==== Listing

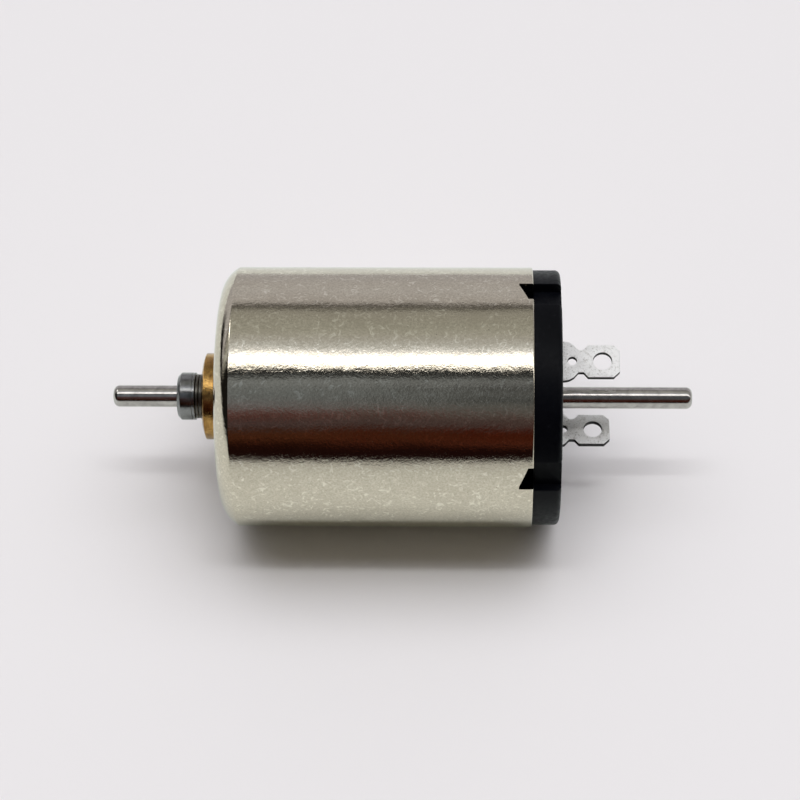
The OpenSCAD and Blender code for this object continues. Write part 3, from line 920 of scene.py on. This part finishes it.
# The sheet as the metal sees it: with less red, and half as bright at its near end
FLOOR_IN_METAL = (0.76, 0.805, 0.785)
NEAR_END_IN_METAL = (0.38, 0.40, 0.39)
FADE_START = 0.026


def make_floor():
    """A pale sheet. In reflections it has its own tints and ends a short way from the object."""
    half = FLOOR_HALF / MM
    corners = [(-half, -half, 0), (half, -half, 0), (half, half, 0), (-half, half, 0)]
    floor = mesh_object("floor", corners, [(0, 1, 2, 3)])
    floor.location.z = CAD_BOX[0].z
    f = Finish("floor_paper", 0, **{"Roughness": 0.9, "Specular IOR Level": 0.0})
    f.bump(f.noise(2.0, 3), 6)
    place = f.add("ShaderNodeSeparateXYZ")
    f.join(f.add("ShaderNodeNewGeometry").outputs["Position"], place.inputs[0])
    across = place.outputs[1]
    glossy = f.add("ShaderNodeLightPath").outputs["Is Glossy Ray"]
    fade = f.blend(f.span(across, FADE_START, FLOOR_NEAR_END), FLOOR_IN_METAL, NEAR_END_IN_METAL)
    f.colour(f.blend(glossy, FLOOR_COLOUR, fade))
    past_near = f.math("GREATER_THAN", across, FLOOR_NEAR_END)
    past_far = f.math("LESS_THAN", across, FLOOR_FAR_END)
    gone = f.math("MULTIPLY", f.math("MAXIMUM", past_near, past_far), glossy)
    clear = f.add("ShaderNodeBsdfTransparent").outputs[0]
    surface = f.choose(gone, f.shader.outputs[0], clear)
    f.join(surface, f.tree.nodes["Material Output"].inputs["Surface"])
    floor.data.materials.append(f.material)


STRIP_HEIGHT = 1.5
STRIP_TILT = math.radians(-5)
STRIP_LENGTH = 1.0
STRIP_WIDTH = 0.08
STRIP_RADIANCE = 14.5


def make_strip():
    """A long narrow lamp parallel to the shaft, just on the camera's side of straight up."""
    lamp = bpy.data.lights.new("strip", "AREA")
    lamp.shape = "RECTANGLE"
    lamp.size = STRIP_LENGTH
    lamp.size_y = STRIP_WIDTH
    lamp.energy = STRIP_RADIANCE * math.pi * STRIP_LENGTH * STRIP_WIDTH
    holder = link(bpy.data.objects.new("strip", lamp))
    holder.matrix_world = turn_x(STRIP_TILT) @ shift(0, 0, STRIP_HEIGHT)
    holder.visible_glossy = False


CAMERA_AT = (-23.6436, 137.0978, 171.9026)
CAMERA_RIGHT = (-0.999437, -0.023767, -0.023683)
CAMERA_UP = (0.003855, -0.782522, 0.622611)
CAMERA_BACK = (-0.03333, 0.622169, 0.782173)
CAMERA_LENS = 106.83
CAMERA_SENSOR = 36
CAMERA_SEES = (0.005, 20)


def make_camera():
    lens = bpy.data.cameras.new("camera")
    lens.sensor_width = CAMERA_SENSOR
    lens.lens = CAMERA_LENS
    lens.clip_start, lens.clip_end = CAMERA_SEES
    camera = link(bpy.data.objects.new("camera", lens))
    axes = Matrix((CAMERA_RIGHT, CAMERA_UP, CAMERA_BACK)).transposed().to_4x4()
    camera.matrix_world = Matrix.Translation(Vector(CAMERA_AT) * MM) @ axes
    bpy.context.scene.camera = camera


# ---------------------------------------------------------------- the whole scene

def main():
    finish = make_finishes()
    make_can(finish)
    make_boss(finish)
    make_collar(finish)
    make_shaft(finish)
    for node in ("thrust_washer_1", "thrust_washer_2"):
        make_washer(node, finish)
    make_cap(finish)
    for name, setting in TERMINALS.items():
        make_terminal(name, *setting, finish)
    finish_carried(finish)
    make_floor()
    make_strip()
    make_world()
    make_camera()
    bpy.context.scene.view_settings.view_transform = "Standard"


main()

bpy.context.view_layer.update()
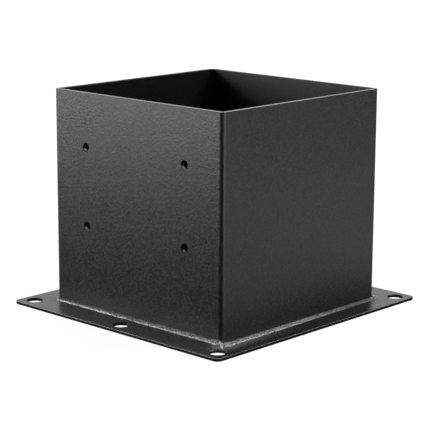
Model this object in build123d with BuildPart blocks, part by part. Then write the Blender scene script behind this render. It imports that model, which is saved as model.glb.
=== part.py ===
from build123d import *
import os

# Timber post base: a folded sheet sleeve welded onto a drilled base plate, in millimetres.
# The origin is the centre of the plate's underside and +Z is up. The drilled walls are at -Y and +Y.

# Timber post and the room round it in the sleeve
post_side = 140.0
post_clearance = 1.0

# Sleeve, one strip of sheet with three bends and a seam at the fourth corner, at -X and +Y
sleeve_wall = 2.5
sleeve_height = 139.0
bend_inner_radius = 0.5
seam_gap = 1.6

# Screw holes, drilled through the front and back walls together
screw_hole_diameter = 5.3
screw_side_inset = 30.3
screw_rim_inset = 34.6
screw_row_pitch = 50.7
screw_shift = -0.7

# Base plate, wider at the front and back than at the sides
side_flange = 17.75
front_flange = 22.25
plate_thickness = 2.0
plate_corner_radius = 4.0

# Anchor holes: one near each corner and one midway along the front and back edges
anchor_hole_diameter = 10.2
anchor_side_inset = 9.3
anchor_front_inset = 9.9

# Weld beads, and the size of the rounding along the outlines and the easing at the holes
weld_plate_leg = 4.0
weld_wall_leg = 2.0
weld_crown = 0.4
edge_radius = 0.3

# Sizes that follow from the ones above
sleeve_inner = post_side + 2 * post_clearance
sleeve_outer = sleeve_inner + 2 * sleeve_wall
sheet_middle = (sleeve_inner + sleeve_wall) / 2
seam_offset = sleeve_inner / 2 - seam_gap
bend_outer_radius = bend_inner_radius + sleeve_wall
seam_outer_radius = seam_gap + sleeve_wall
plate_length = sleeve_outer + 2 * side_flange
plate_width = sleeve_outer + 2 * front_flange
anchor_spacing_x = plate_length - 2 * anchor_side_inset
anchor_spacing_y = plate_width - 2 * anchor_front_inset
screw_spacing = sleeve_outer - 2 * screw_side_inset
rim_height = plate_thickness + sleeve_height
screw_middle_height = rim_height - screw_rim_inset - screw_row_pitch / 2


def rim_edges(piece):
    """The top edges of a piece, without those where the strip's ends meet the seam weld."""
    top_edges = piece.faces().sort_by(Axis.Z)[-1].edges()
    past_left_end = top_edges.filter_by(lambda edge: abs(edge.center().Y - seam_offset) > 1e-4)
    return past_left_end.filter_by(lambda edge: abs(edge.center().X + seam_offset) > 1e-4)


def hole_edges(piece):
    """The full circles of a piece, which are the rims of its drilled holes."""
    return piece.edges().filter_by(lambda edge: edge.is_closed)


# Base plate, rounded over along its outline and eased at its holes, on top and underneath
with BuildPart() as base_plate:
    with BuildSketch():
        RectangleRounded(plate_length, plate_width, plate_corner_radius)
        with GridLocations(anchor_spacing_x, anchor_spacing_y, 2, 2):
            Circle(anchor_hole_diameter / 2, mode=Mode.SUBTRACT)
        with GridLocations(0, anchor_spacing_y, 1, 2):
            Circle(anchor_hole_diameter / 2, mode=Mode.SUBTRACT)
    extrude(amount=plate_thickness)
    chamfer(hole_edges(base_plate), edge_radius)
    outline = base_plate.faces().filter_by(Axis.Z).edges() - hole_edges(base_plate)
    fillet(outline, edge_radius)

# Sleeve: the strip's middle line runs from one side of the seam round three bends to the other
with BuildPart() as sleeve:
    with BuildSketch(Plane.XY.offset(plate_thickness)):
        with BuildLine():
            FilletPolyline(
                (-sheet_middle, seam_offset),
                (-sheet_middle, -sheet_middle),
                (sheet_middle, -sheet_middle),
                (sheet_middle, sheet_middle),
                (-seam_offset, sheet_middle),
                radius=bend_inner_radius + sleeve_wall / 2,
            )
        trace(line_width=sleeve_wall)
    extrude(amount=sleeve_height)
    fillet(rim_edges(sleeve), edge_radius)
    with Locations(Plane.XZ * Location((screw_shift, screw_middle_height, 0))):
        with GridLocations(screw_spacing, screw_row_pitch, 2, 2):
            Hole(screw_hole_diameter / 2)
    chamfer(hole_edges(sleeve), edge_radius)

# Corner seam: the weld that joins the strip's two ends, rounded outside and flat at its root
with BuildPart() as corner_seam_weld:
    with BuildSketch(Plane.XY.offset(plate_thickness)):
        with BuildLine():
            outside = CenterArc((-seam_offset, seam_offset), seam_outer_radius, 90, 90)
            root = Line((-seam_offset, sleeve_inner / 2), (-sleeve_inner / 2, seam_offset))
            Line(outside @ 0, root @ 0)
            Line(outside @ 1, root @ 1)
        make_face()
    extrude(amount=sleeve_height)
    fillet(rim_edges(corner_seam_weld), edge_radius)


def weld_run(turn, left_radius, right_radius):
    """The bead along one wall's foot, from one corner's mitre to the next, as seen from outside."""
    foot = Plane.XY.offset(plate_thickness).rotated((0, 0, turn))
    wall = -sleeve_outer / 2
    left, right = wall + left_radius, -wall - right_radius
    with BuildPart() as run:
        for x, radius, spin in ((right, right_radius, 1), (left, left_radius, -1)):
            section_plane = Plane(foot.from_local_coords((x, wall, 0)), -foot.y_dir, -foot.x_dir)
            corner_axis = Axis(foot.from_local_coords((x, wall + radius, 0)), (0, 0, spin))
            with BuildSketch(section_plane) as section:
                with BuildLine():
                    Polyline((weld_plate_leg, 0), (0, 0), (0, weld_wall_leg))
                    SagittaArc((0, weld_wall_leg), (weld_plate_leg, 0), weld_crown)
                make_face()
            revolve(axis=corner_axis, revolution_arc=45)
            if spin > 0:
                extrude(section.sketch, amount=right - left)
    return run


# Fillet welds along the sleeve's foot, one run a wall, which meet at the corners
fillet_weld_front = weld_run(0, bend_outer_radius, bend_outer_radius)
fillet_weld_right = weld_run(90, bend_outer_radius, bend_outer_radius)
fillet_weld_back = weld_run(180, bend_outer_radius, seam_outer_radius)
fillet_weld_left = weld_run(270, seam_outer_radius, bend_outer_radius)

pieces = {
    "base_plate": base_plate,
    "sleeve": sleeve,
    "corner_seam_weld": corner_seam_weld,
    "fillet_weld_front": fillet_weld_front,
    "fillet_weld_right": fillet_weld_right,
    "fillet_weld_back": fillet_weld_back,
    "fillet_weld_left": fillet_weld_left,
}
os.makedirs("parts", exist_ok=True)
for name, piece in pieces.items():
    piece.part.label = name
    export_step(piece.part, f"parts/{name}.step")
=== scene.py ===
"""Finishes a welded steel post base: satin powder coat, weld beads, spatter and a plain studio."""

import math

import bmesh
import bpy
from mathutils import Matrix, Vector


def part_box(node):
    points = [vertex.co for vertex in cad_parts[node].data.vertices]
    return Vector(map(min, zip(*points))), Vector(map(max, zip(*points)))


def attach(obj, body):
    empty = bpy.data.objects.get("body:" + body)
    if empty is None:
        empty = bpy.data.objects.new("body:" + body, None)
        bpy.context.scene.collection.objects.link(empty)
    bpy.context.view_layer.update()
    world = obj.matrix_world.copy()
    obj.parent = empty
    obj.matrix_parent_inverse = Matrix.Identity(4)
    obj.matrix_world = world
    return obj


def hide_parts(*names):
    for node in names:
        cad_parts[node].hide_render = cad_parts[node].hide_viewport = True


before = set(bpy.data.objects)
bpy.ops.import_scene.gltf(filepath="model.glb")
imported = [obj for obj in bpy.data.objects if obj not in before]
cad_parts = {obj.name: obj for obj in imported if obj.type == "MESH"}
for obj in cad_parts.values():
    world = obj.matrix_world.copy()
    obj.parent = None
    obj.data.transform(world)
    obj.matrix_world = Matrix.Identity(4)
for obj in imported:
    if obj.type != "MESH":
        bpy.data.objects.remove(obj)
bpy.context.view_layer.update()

bl_info = {
    "name": "Post Base Finish",
    "version": (1, 0, 0),
    "blender": (4, 5, 0),
    "location": "3D View > Sidebar > Post Base",
    "description": "Powder coat, weld beads and studio for a welded steel post base",
    "category": "Object",
}

# Sizes from the frame, in metres
sleeve_low, sleeve_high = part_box("sleeve")
plate_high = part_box("base_plate")[1]
seam_low, seam_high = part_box("corner_seam_weld")
half_sleeve = sleeve_high.x
rim_height = sleeve_high.z
plate_top = plate_high.z
weld_leg = sleeve_low.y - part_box("fillet_weld_front")[0].y
seam_radius = seam_high.x - seam_low.x

# Sizes that the frame's boxes don't show: plate corners, sleeve bends and rounded edges
plate_corner = 0.004
bend_radius = 0.003
edge_width = 0.0004

pure_white = (1.0, 1.0, 1.0, 1.0)


# Nodes


def socket_called(sockets, key):
    """The socket at a place, or of a name among those in use."""
    if isinstance(key, int):
        return sockets[key]
    for socket in sockets:
        if socket.name == key and socket.enabled:
            return socket
    raise KeyError(f"no socket {key!r} among {[socket.name for socket in sockets]}")


def place(tree, kind, settings=None, sockets=None):
    """Adds one node: its settings first, then the values or links of its sockets.
    The setting "captured" lists the data type and name of what a Capture Attribute node keeps."""
    node = tree.nodes.new(kind)
    for name, value in (settings or {}).items():
        if name == "captured":
            for data_type, item in value:
                node.capture_items.new(data_type, item)
        else:
            setattr(node, name, value)
    for key, value in (sockets or {}).items():
        target = socket_called(node.inputs, key)
        if isinstance(value, Signal):
            tree.links.new(value.output, target)
        else:
            target.default_value = value
    return Signal(next((o for o in node.outputs if o.enabled), None), node)


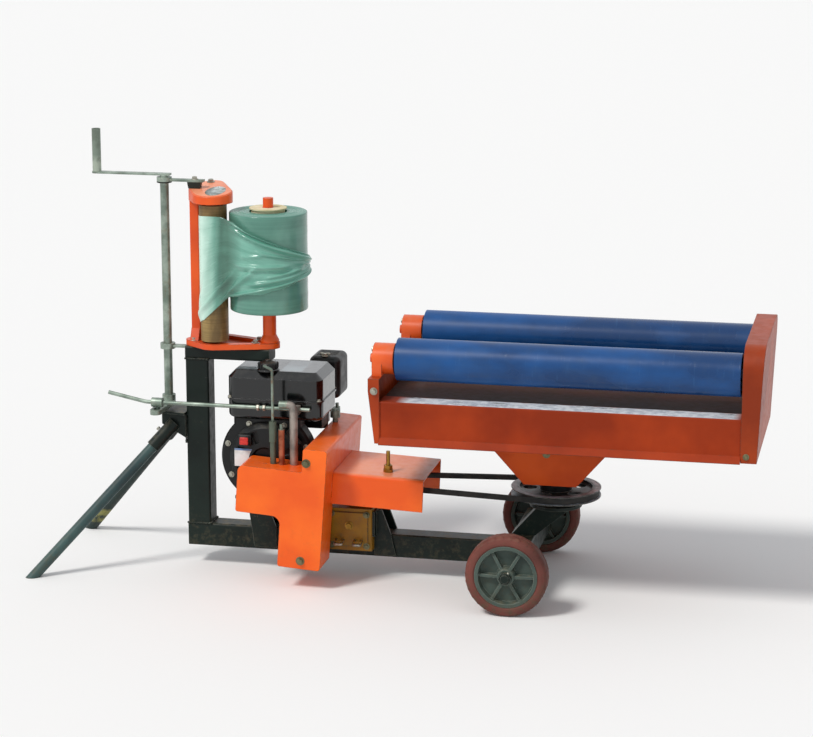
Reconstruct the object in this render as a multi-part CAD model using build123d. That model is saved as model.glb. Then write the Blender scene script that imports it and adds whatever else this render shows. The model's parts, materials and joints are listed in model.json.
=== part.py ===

========

● Short problem
Repeat word for word the lines from the line containing "# Fillet welds" to the line containing "obj.matrix_world = world", both lines included; nothing else should appear.

● Full solution
# Fillet welds along the sleeve's foot, one run a wall, which meet at the corners
fillet_weld_front = weld_run(0, bend_outer_radius, bend_outer_radius)
fillet_weld_right = weld_run(90, bend_outer_radius, bend_outer_radius)
fillet_weld_back = weld_run(180, bend_outer_radius, seam_outer_radius)
fillet_weld_left = weld_run(270, seam_outer_radius, bend_outer_radius)

pieces = {
    "base_plate": base_plate,
    "sleeve": sleeve,
    "corner_seam_weld": corner_seam_weld,
    "fillet_weld_front": fillet_weld_front,
    "fillet_weld_right": fillet_weld_right,
    "fillet_weld_back": fillet_weld_back,
    "fillet_weld_left": fillet_weld_left,
}
os.makedirs("parts", exist_ok=True)
for name, piece in pieces.items():
    piece.part.label = name
    export_step(piece.part, f"parts/{name}.step")
=== scene.py ===
"""Finishes a welded steel post base: satin powder coat, weld beads, spatter and a plain studio."""

import math

import bmesh
import bpy
from mathutils import Matrix, Vector


def part_box(node):
    points = [vertex.co for vertex in cad_parts[node].data.vertices]
    return Vector(map(min, zip(*points))), Vector(map(max, zip(*points)))


def attach(obj, body):
    empty = bpy.data.objects.get("body:" + body)
    if empty is None:
        empty = bpy.data.objects.new("body:" + body, None)
        bpy.context.scene.collection.objects.link(empty)
    bpy.context.view_layer.update()
    world = obj.matrix_world.copy()
    obj.parent = empty
    obj.matrix_parent_inverse = Matrix.Identity(4)
    obj.matrix_world = world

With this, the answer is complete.